Did anyone watch the Kentucky Derby yesterday? The only mare, Eight Belles, had to be put down.  Poor horse.


----------



## goathappy (Oct 5, 2007)

I didn't get a chance to watch it, why did they put her down?


----------



## hornless (Oct 5, 2007)

She shattered both her ankles. Not surprisng, she's 17hh, 3 years old, and Native dancer bred. They need to start racing them later. I was rooting for Big Brown, so am happy he won, but he looked off too, I hope he doesn't get hurt in the Preakness. Still sad about Eight Belles, BB's victory is saddened.


----------



## goathappy (Oct 5, 2007)

Oh that is too sad  I don't know much about horses but I do know that their bones don't 'set'(is that right?) till they are 3 years old. Doesn't seem right that they race them so early


----------



## RunAround (Feb 17, 2008)

It was horrible to see her down. I was rooting her on. 

Glad someone else thought Brown was off too. I was thinking it was just me.

Their bones set, but they tend to stand on the other legs while the one that is broken mends. That causes laminitis in the other feet.


----------



## enjoytheride (Oct 5, 2007)

It always occures to me that if animal rights groups want to really accomplish something other than making themselves feel superior to the rest of humanity, they would make a big push to not allowing racing of 2 and 3 year olds. But there is huge money involved in turning thoroughbreds over when they are really young, so I doubt they could do it. I bet their stand would be to eliminate racing altogether rather doing something helpful to the horses involved.
Too many mares break down in competing with the boys- mares simply usually have a lower bone mass to muscle mass- I do think they catch up but not at age two or three- more like five or six. But could you imagine someone investing in a filly for 4 or 5 years before trying her out? Would bankrupt most small breeders and owners.

I think that what was meant by "set" was that their growth plates don't close til a certain age- which is true.


----------



## goathappy (Oct 5, 2007)

enjoytheride said:


> I think that what was meant by "set" was that their growth plates don't close til a certain age- which is true.


yep, that's what I meant :wink:


----------



## Hailee's Herd (Oct 5, 2007)

It was sad. But I am glad she was put down. Her case was similar to Barbaro's, but they didn't put him down soon enough. I felt so bad when they showed him two years ago. He would have won that race too. It is ashame that horse had to go through all of that pain.


----------



## RunAround (Feb 17, 2008)

ahh, sorry about that. Guess I should read better. :doh: 

But ya, I can't imagine really riding any horse before 3 years. I think its horrible that they race them at 2 years old, but its all for the money. They don't want to pay to keep the horse till they are done growing. :sigh:


----------



## goathappy (Oct 5, 2007)

I watched the vid on youtube, I started crying. That is just to sad.

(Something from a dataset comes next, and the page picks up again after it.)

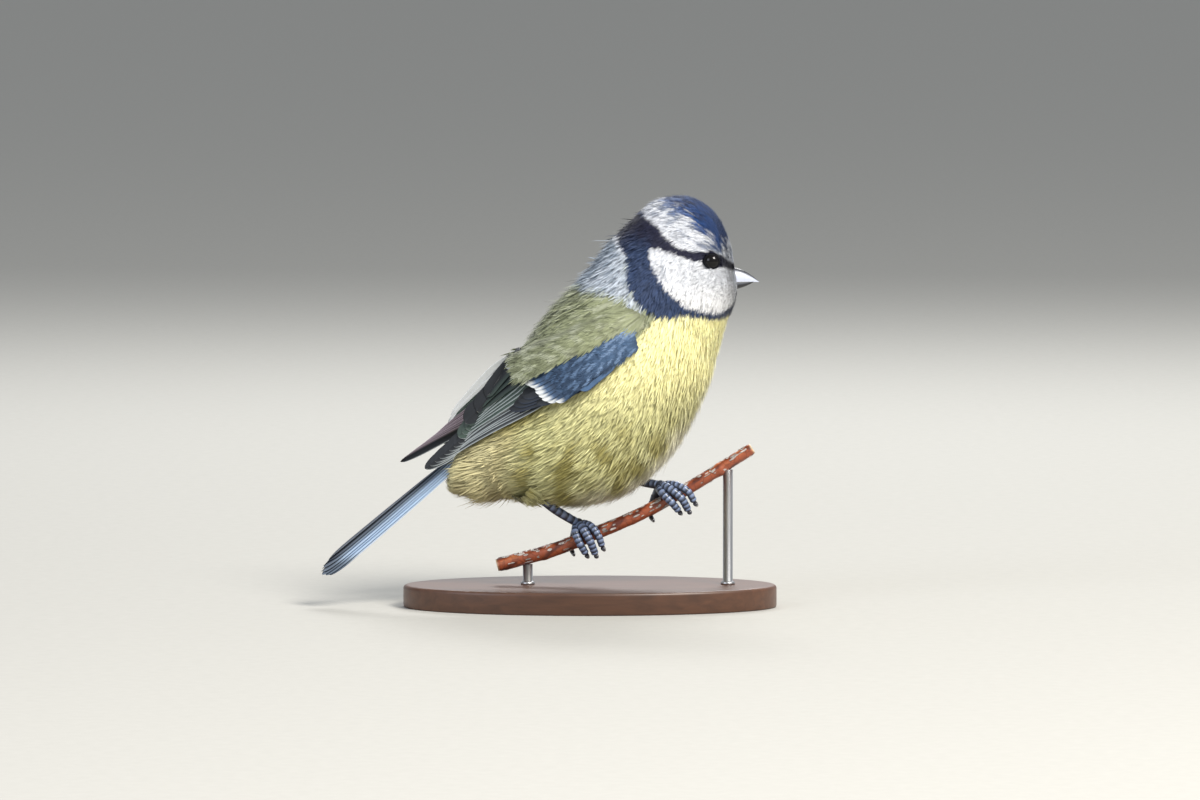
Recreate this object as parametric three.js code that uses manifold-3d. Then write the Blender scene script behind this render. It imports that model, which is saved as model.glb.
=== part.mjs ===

If this is all about money, how come they don't wait until the animal is older to race them, then if they win they can use them for the rest of their days as studs and broodmares. Wouldn't they make more money that way?

I guess I don't understand people anymore


----------



## enjoytheride (Oct 5, 2007)

It costs so much to keep a horse especially a growing Thoroughbred. I had one once that took 20 pounds of grain a day plus free choice quality hay to keep weight up. I don't think that breeders can make that much money if they don't sell them pretty young.
Then training- to bring them on slowly takes extra time- time that costs money with a trainer too. 
And then there is the fact that a horse that doesn't show promise is only burning money- he can't wwin any for you. Every once in awhile you'll hear about a "cinderella" horse that a trainer picked up for a song who later became a champion- but frankly most are not competative ever. Just too slow or out of control. I have noticed that race people seem to be real optimists but who can afford to keep, train and race a horse that keeps out of the money year after year. Only way to do that is because you love that horse.
And the vet bills- wow.
I think that the only way to keep babies off the track is making the rules not allow a horse to be even backed until it is 36 months old- period.


----------



## Di (Jan 29, 2008)

That's why they call it "The Sport of Kings".


----------